## BEGIN Given material

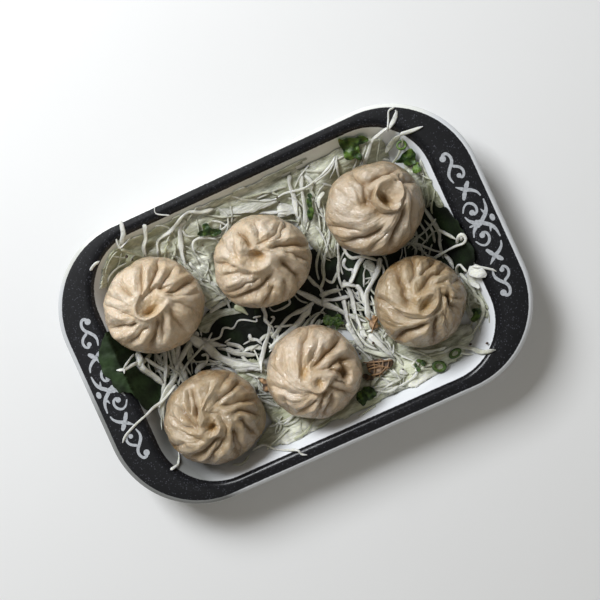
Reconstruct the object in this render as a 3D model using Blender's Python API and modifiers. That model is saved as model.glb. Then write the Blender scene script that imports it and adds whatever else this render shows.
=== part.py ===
"""Six steamed momo dumplings on shredded cabbage and dark leaves, served on an oval-cornered plate.

The plate stands on its foot at z = 0, centred on the origin. Its long side runs along X and its short side
along Y. Every size is in millimetres until the last step, which turns it into metres.
"""

import math
from dataclasses import dataclass

import bmesh
import bpy
from mathutils import Vector

MM = 0.001
GAP = 0.3

# Plate, from the table up.
PLATE_LENGTH = 228.0
PLATE_WIDTH = 152.0
CORNER_STEPS = 8

# Each station of the plate's section: inset from the edge at the ends and at the sides, corner radius, height.
FOOT_RECESS = (56.0, 40.0, 16.0, 2.2)
FOOT_INNER = (55.0, 39.0, 17.0, 0.0)
FOOT_OUTER = (51.5, 35.5, 20.5, 0.0)
FOOT_TOP = (50.5, 34.5, 21.5, 2.2)
UNDERSIDE = (36.0, 22.0, 26.0, 2.6)
WALL_OUTER_LOW = (29.5, 15.5, 28.5, 5.6)
WALL_OUTER_HIGH = (19.8, 6.3, 36.0, 21.2)
RIM_UNDER = (3.6, 3.4, 42.4, 22.2)
LIP_BOTTOM = (1.6, 1.6, 44.4, 21.0)
LIP_EDGE = (0.0, 0.0, 46.9, 22.4)
LIP_TOP = (0.9, 0.8, 46.1, 24.2)
PRINT_BORDER = (2.7, 2.2, 44.8, 25.0)
RIM_CROWN = (11.0, 4.4, 39.4, 25.4)
RIM_SHOULDER = (19.6, 6.6, 33.8, 25.1)
WELL_EDGE = (22.5, 9.0, 30.6, 23.4)
WALL_FOOT = (31.0, 17.2, 26.0, 7.6)
FLOOR_EDGE = (34.0, 20.0, 23.5, 6.1)
FLOOR = (60.0, 44.0, 12.0, 6.0)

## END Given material

### Goal
Print the material once more, exactly.

### Complete response
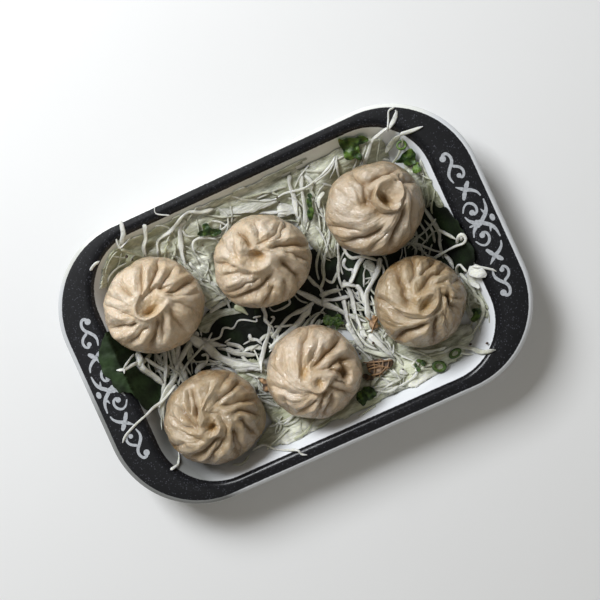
Reconstruct the object in this render as a 3D model using Blender's Python API and modifiers. That model is saved as model.glb. Then write the Blender scene script that imports it and adds whatever else this render shows.
=== part.py ===
"""Six steamed momo dumplings on shredded cabbage and dark leaves, served on an oval-cornered plate.

The plate stands on its foot at z = 0, centred on the origin. Its long side runs along X and its short side
along Y. Every size is in millimetres until the last step, which turns it into metres.
"""

import math
from dataclasses import dataclass

import bmesh
import bpy
from mathutils import Vector

MM = 0.001
GAP = 0.3

# Plate, from the table up.
PLATE_LENGTH = 228.0
PLATE_WIDTH = 152.0
CORNER_STEPS = 8

# Each station of the plate's section: inset from the edge at the ends and at the sides, corner radius, height.
FOOT_RECESS = (56.0, 40.0, 16.0, 2.2)
FOOT_INNER = (55.0, 39.0, 17.0, 0.0)
FOOT_OUTER = (51.5, 35.5, 20.5, 0.0)
FOOT_TOP = (50.5, 34.5, 21.5, 2.2)
UNDERSIDE = (36.0, 22.0, 26.0, 2.6)
WALL_OUTER_LOW = (29.5, 15.5, 28.5, 5.6)
WALL_OUTER_HIGH = (19.8, 6.3, 36.0, 21.2)
RIM_UNDER = (3.6, 3.4, 42.4, 22.2)
LIP_BOTTOM = (1.6, 1.6, 44.4, 21.0)
LIP_EDGE = (0.0, 0.0, 46.9, 22.4)
LIP_TOP = (0.9, 0.8, 46.1, 24.2)
PRINT_BORDER = (2.7, 2.2, 44.8, 25.0)
RIM_CROWN = (11.0, 4.4, 39.4, 25.4)
RIM_SHOULDER = (19.6, 6.6, 33.8, 25.1)
WELL_EDGE = (22.5, 9.0, 30.6, 23.4)
WALL_FOOT = (31.0, 17.2, 26.0, 7.6)
FLOOR_EDGE = (34.0, 20.0, 23.5, 6.1)
FLOOR = (60.0, 44.0, 12.0, 6.0)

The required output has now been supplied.